Sieg beim Comeback

Dreßen gehört zu den ganz Großen

von Redaktion

ELISABETH SCHLAMMERL

Vermutlich ist der deutsche Alpinchef Wolfgang Maier seinem früheren Cheftrainer Mathias Berthold immer noch dankbar, dass der die Auflösung des Abfahrtsteams verhindert hat. Wer weiß, was dann aus Thomas Dreßen geworden wäre. Vielleicht trotzdem ein guter Speedfahrer, weil er einfach talentiert ist. Vielleicht hätte er ohne gezielte Förderung seine Karriere aber auch beendet, noch bevor sie so richtig in Fahrt gekommen wäre.

Nun hat der Mittenwalder wieder bewiesen, welch außergewöhnlicher Athlet er ist. Mit seinem Comeback-Sieg stieß er in die Riege der Superstars im Abfahrtssport vor. Aksel Lund Svindal war 2007 in Beaver Creek schwer gestürzt, erlitt Knochenbrüche und eine schwere Schnittwunde am Gesäß. Ein Jahr später gewann er auf der „Birds of Prey“, auf jener Piste also, die ihn abgeworfen hatte. Und auch nach seinem Kreuzbandriss 2016 kehrte er auf Anhieb auf das Siegerpodest zurück. Die vielleicht größte sportliche Wiederauferstehung gelang einst Hermann Maiers bei den Olympischen Spielen in Nagano 1998. Nur drei Tage nach seinem kapitalen Sturz bei der Abfahrt gewann er Gold im Super-G. Ein paar Jahr später schaffte er noch einmal Sensationelles, als er nach seinem schweren Motorradunfall, bei dem er fast ein Bein verloren hätte, nur ein paar Rennen brauchte, um wieder zu gewinnen. Auch Stefan Luitz hatte einen Comeback-Sieg im vergangenen Jahr geschafft. Allerdings ging diese ebenfalls sehr erstaunliche Leistung fast ein wenig unter in der folgenden sogenannten Sauerstoff-Affäre, als dem Allgäuer der Riesenslalom-Erfolg erst einmal aberkannt wurde, ehe er ihn sich auf juristischem Wege zurückholen konnte.

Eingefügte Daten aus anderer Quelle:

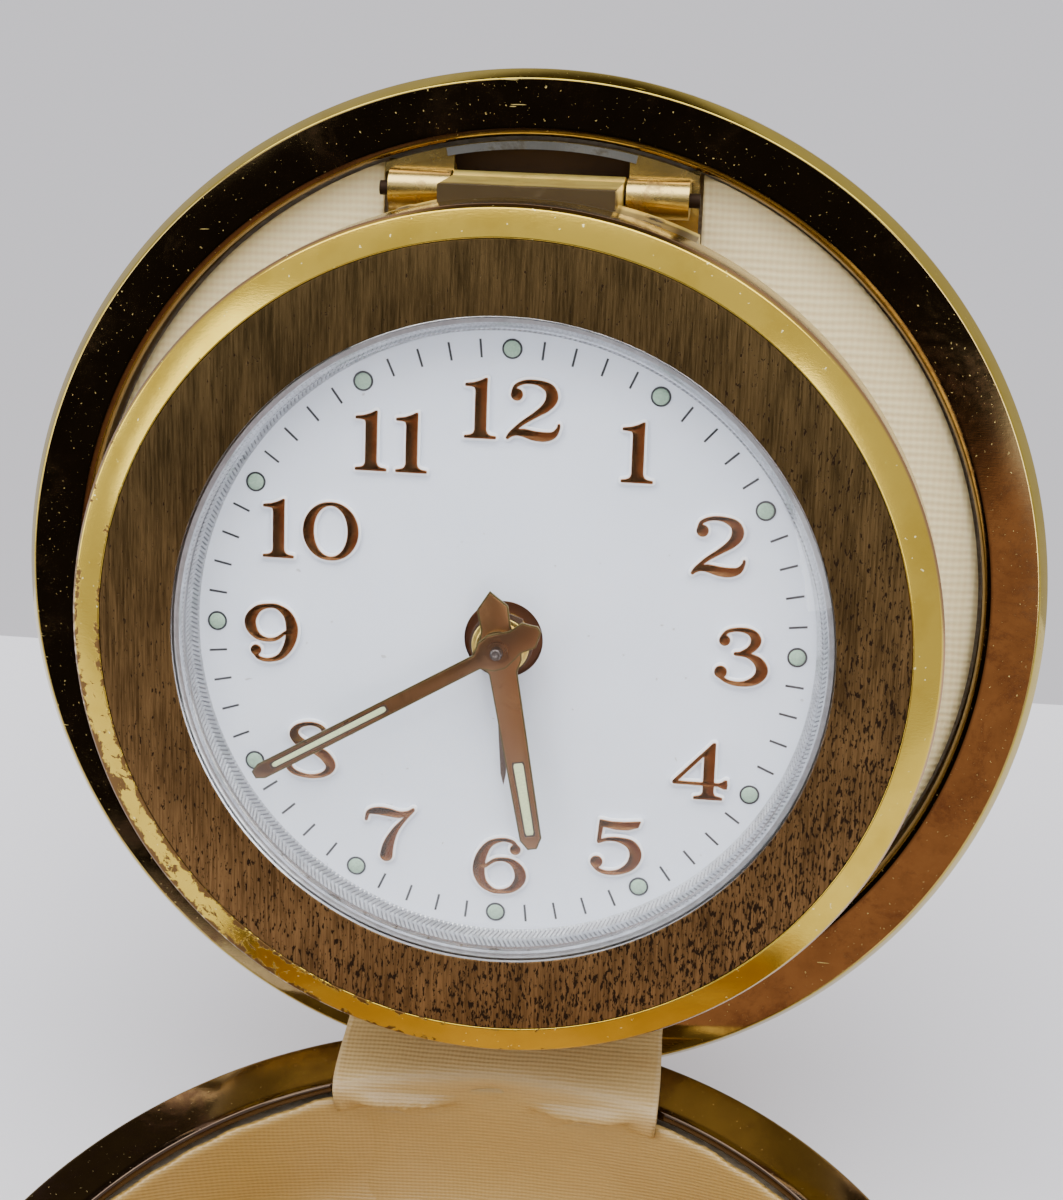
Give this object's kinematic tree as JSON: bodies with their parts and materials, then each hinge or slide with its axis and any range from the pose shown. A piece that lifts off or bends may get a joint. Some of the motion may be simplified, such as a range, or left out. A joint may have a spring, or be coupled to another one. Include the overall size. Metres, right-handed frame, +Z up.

In den schnellen Disziplinen kommt es mehr noch als in Riesenslalom und Slalom auf Risikobereitschaft an, darauf, sich bei höchstem Tempo überwinden zu können, zu wollen – und vor allem auch auf Erfahrung. Wer sich traut, nach langer Pause auf Anhieb das Limit auszuloten, und der offenbar auch nicht das braucht, was man als Rennpraxis bezeichnet, um wieder das Gefühl für die richtige Linie zu haben, gehört zu den ganz Großen. Svindal und Maier waren bei ihren schweren Verletzungen bereits die Besten. Dreßen befand sich gerade am Anfang einer aussichtsreichen Karriere, als er sich vor einem Jahr in Beaver Creek das Knie ruinierte – es gibt keine Zweifel, dass er den Abfahrtssport in den kommenden Jahren prägen wird. Vorausgesetzt, er bleibt gesund.